* Problem to solve
Draw out every line with the word "axes" from the listing below.

** Start of Stored data **

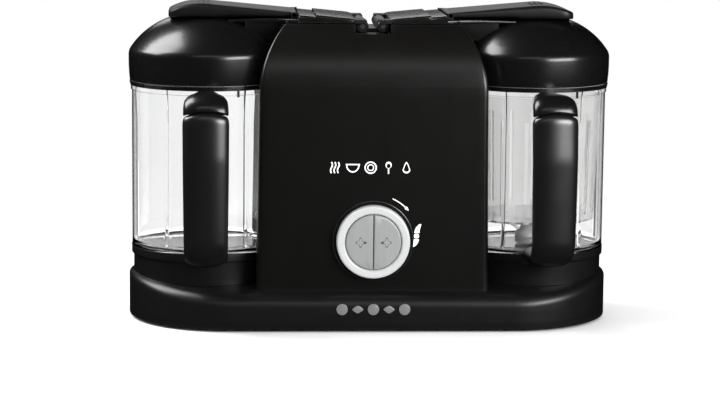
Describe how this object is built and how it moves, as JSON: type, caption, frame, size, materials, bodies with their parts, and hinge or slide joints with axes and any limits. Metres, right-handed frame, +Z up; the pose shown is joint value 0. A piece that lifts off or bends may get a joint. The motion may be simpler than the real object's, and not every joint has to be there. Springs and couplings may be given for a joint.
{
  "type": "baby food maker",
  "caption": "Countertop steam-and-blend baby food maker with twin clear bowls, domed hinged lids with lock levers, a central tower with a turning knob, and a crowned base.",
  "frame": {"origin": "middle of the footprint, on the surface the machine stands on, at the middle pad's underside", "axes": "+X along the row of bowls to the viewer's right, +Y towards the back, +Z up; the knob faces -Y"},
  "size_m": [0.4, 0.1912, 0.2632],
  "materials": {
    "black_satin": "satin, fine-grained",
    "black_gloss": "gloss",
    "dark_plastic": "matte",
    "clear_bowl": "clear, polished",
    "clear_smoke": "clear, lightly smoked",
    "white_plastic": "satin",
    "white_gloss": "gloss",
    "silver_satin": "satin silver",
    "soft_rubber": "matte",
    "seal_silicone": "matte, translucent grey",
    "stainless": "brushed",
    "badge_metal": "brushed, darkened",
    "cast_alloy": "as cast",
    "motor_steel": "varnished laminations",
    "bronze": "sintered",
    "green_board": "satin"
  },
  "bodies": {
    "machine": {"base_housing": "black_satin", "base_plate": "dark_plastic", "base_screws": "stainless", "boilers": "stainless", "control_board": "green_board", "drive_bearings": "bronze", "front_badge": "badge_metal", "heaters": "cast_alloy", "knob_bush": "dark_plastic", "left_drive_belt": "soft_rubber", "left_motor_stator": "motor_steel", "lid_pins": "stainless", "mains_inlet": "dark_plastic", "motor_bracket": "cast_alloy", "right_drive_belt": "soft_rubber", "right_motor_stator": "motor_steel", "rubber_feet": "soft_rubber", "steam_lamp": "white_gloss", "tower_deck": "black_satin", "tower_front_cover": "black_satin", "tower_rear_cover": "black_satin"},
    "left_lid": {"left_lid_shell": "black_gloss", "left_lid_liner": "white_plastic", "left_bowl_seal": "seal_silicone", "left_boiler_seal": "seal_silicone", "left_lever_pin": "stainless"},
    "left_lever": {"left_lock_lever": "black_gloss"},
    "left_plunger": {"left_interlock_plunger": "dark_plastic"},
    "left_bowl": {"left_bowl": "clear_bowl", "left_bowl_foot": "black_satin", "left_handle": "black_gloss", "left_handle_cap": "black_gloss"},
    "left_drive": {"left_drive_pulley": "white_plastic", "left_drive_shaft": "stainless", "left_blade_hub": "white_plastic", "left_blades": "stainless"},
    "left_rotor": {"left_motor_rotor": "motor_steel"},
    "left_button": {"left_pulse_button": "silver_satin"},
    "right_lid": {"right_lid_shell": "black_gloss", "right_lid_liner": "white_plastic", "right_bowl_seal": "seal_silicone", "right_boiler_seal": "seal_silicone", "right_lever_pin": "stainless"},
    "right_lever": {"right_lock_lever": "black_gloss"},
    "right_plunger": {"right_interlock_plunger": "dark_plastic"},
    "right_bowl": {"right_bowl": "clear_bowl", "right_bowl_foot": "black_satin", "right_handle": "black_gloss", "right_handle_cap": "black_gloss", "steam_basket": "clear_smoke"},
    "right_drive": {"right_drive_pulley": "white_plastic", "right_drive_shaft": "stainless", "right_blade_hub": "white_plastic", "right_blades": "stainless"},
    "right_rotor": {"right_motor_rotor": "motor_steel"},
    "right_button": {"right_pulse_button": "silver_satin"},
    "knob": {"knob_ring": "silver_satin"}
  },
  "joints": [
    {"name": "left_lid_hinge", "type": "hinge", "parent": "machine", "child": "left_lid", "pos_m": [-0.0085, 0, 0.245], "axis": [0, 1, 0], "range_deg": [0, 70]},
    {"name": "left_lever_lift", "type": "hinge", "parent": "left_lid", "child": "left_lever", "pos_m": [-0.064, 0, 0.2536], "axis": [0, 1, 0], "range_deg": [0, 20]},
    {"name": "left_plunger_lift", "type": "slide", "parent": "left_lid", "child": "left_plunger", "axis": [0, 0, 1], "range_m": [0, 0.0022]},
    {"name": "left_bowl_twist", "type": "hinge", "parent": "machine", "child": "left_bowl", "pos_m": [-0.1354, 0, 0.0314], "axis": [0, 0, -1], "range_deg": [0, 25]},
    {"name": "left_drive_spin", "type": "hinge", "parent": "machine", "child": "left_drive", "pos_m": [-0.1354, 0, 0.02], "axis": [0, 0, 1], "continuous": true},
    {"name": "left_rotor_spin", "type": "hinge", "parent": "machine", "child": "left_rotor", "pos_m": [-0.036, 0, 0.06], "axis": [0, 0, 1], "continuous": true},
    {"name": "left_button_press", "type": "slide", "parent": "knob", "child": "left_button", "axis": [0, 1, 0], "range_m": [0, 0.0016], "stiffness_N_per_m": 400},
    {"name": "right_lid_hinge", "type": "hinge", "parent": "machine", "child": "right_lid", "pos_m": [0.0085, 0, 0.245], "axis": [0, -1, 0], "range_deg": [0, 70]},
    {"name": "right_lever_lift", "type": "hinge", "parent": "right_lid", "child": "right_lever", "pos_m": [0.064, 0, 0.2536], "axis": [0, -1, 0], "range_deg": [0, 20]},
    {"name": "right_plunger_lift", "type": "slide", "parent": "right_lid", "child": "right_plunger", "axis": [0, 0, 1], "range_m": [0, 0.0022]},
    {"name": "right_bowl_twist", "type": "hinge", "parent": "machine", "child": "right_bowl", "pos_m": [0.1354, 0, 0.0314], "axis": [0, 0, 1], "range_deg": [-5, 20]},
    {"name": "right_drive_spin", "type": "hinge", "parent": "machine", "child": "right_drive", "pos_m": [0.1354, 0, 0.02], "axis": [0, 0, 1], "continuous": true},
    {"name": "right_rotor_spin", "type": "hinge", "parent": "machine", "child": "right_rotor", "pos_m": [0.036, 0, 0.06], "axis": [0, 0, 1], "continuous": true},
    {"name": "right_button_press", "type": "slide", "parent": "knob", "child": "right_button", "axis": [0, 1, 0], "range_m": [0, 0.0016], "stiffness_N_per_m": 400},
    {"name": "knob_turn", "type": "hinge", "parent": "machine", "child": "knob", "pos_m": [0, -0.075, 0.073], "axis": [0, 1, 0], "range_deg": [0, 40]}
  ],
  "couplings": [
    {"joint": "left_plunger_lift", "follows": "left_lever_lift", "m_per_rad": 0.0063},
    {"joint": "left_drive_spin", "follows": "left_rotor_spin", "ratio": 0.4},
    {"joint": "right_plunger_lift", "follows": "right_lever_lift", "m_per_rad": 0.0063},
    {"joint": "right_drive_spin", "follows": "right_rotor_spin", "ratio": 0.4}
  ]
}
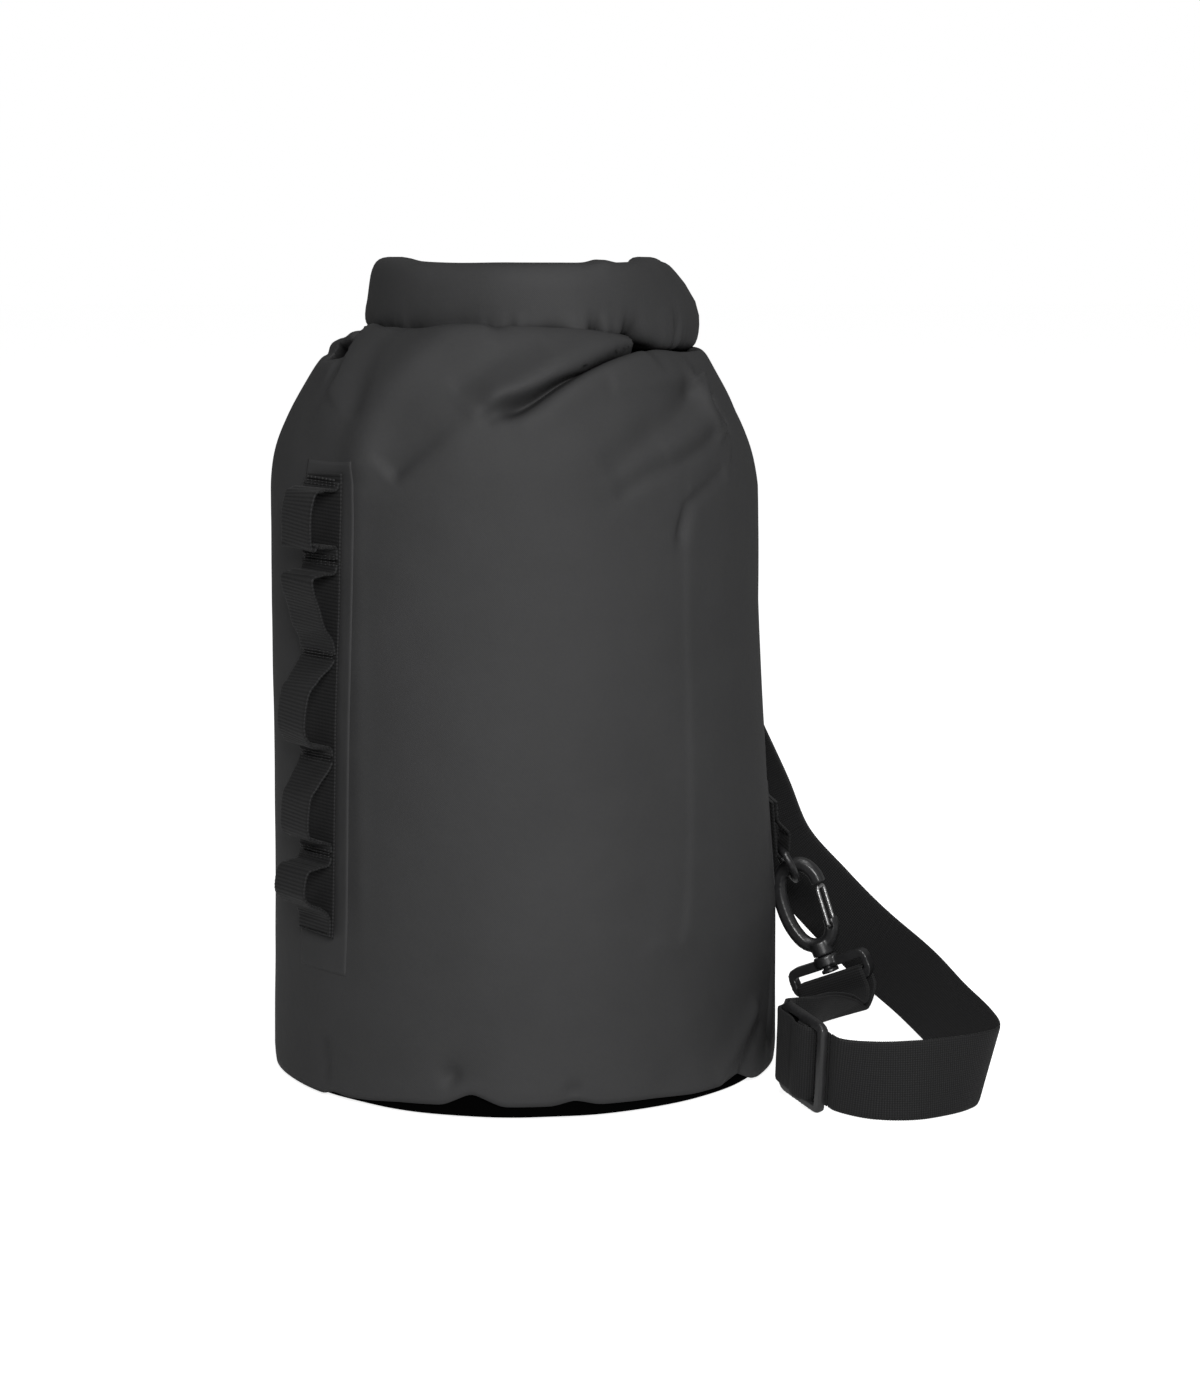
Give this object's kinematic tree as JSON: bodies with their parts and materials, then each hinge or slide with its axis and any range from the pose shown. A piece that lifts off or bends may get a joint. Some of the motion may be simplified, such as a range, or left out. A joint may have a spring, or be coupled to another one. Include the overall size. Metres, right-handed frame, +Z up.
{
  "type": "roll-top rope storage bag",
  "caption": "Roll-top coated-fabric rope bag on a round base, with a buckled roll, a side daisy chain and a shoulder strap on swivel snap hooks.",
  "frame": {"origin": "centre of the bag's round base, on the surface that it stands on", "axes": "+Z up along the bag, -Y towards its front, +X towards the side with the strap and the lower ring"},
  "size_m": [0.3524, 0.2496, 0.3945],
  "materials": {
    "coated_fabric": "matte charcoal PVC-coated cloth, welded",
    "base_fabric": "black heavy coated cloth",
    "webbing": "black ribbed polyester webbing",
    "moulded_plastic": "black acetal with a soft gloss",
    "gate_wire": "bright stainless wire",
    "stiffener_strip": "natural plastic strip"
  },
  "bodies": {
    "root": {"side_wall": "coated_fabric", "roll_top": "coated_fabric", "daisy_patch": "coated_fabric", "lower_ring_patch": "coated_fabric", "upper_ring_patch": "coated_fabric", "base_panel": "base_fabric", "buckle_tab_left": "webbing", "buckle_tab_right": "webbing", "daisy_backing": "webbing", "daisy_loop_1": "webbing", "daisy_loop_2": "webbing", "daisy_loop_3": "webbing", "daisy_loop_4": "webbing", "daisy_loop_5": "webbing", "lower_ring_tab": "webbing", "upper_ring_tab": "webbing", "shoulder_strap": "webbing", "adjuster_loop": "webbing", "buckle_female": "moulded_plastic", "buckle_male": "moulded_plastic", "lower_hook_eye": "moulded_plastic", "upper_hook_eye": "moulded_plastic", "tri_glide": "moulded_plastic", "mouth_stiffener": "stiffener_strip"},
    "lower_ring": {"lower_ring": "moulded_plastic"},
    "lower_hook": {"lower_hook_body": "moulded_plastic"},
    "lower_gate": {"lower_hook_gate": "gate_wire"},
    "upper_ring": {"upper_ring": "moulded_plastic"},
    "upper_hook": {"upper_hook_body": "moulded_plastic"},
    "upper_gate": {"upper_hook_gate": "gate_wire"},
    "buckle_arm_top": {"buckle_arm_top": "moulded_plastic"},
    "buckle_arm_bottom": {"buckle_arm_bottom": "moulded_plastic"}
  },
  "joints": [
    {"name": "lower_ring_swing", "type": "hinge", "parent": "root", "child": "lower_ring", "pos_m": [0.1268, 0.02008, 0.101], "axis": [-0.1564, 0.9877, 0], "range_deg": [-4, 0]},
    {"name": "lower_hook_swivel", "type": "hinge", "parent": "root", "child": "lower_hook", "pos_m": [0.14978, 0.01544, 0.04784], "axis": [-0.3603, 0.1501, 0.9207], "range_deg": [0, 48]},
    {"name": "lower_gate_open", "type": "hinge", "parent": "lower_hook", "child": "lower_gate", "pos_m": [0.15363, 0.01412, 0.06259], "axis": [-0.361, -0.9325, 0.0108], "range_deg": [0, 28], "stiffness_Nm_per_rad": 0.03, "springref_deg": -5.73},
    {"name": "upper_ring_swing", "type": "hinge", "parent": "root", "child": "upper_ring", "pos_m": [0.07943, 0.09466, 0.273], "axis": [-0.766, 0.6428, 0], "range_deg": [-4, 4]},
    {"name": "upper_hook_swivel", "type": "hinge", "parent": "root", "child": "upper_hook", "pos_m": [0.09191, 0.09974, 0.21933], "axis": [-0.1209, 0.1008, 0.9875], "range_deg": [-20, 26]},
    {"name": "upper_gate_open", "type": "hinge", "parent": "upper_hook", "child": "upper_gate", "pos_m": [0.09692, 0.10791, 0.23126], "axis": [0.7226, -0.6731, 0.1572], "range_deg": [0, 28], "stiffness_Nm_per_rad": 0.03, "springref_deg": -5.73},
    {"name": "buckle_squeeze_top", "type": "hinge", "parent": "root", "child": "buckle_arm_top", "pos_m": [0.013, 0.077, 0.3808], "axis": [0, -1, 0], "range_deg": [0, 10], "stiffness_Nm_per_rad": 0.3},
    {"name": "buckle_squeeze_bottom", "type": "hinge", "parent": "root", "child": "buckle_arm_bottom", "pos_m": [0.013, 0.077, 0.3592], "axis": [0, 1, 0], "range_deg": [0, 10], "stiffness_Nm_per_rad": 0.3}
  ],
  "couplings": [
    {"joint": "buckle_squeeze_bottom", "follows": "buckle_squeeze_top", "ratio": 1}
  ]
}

** End of Stored data **

* Full response
Describe how this object is built and how it moves, as JSON: type, caption, frame, size, materials, bodies with their parts, and hinge or slide joints with axes and any limits. Metres, right-handed frame, +Z up; the pose shown is joint value 0. A piece that lifts off or bends may get a joint. The motion may be simpler than the real object's, and not every joint has to be there. Springs and couplings may be given for a joint.
  "frame": {"origin": "middle of the footprint, on the surface the machine stands on, at the middle pad's underside", "axes": "+X along the row of bowls to the viewer's right, +Y towards the back, +Z up; the knob faces -Y"},
  "frame": {"origin": "centre of the bag's round base, on the surface that it stands on", "axes": "+Z up along the bag, -Y towards its front, +X towards the side with the strap and the lower ring"},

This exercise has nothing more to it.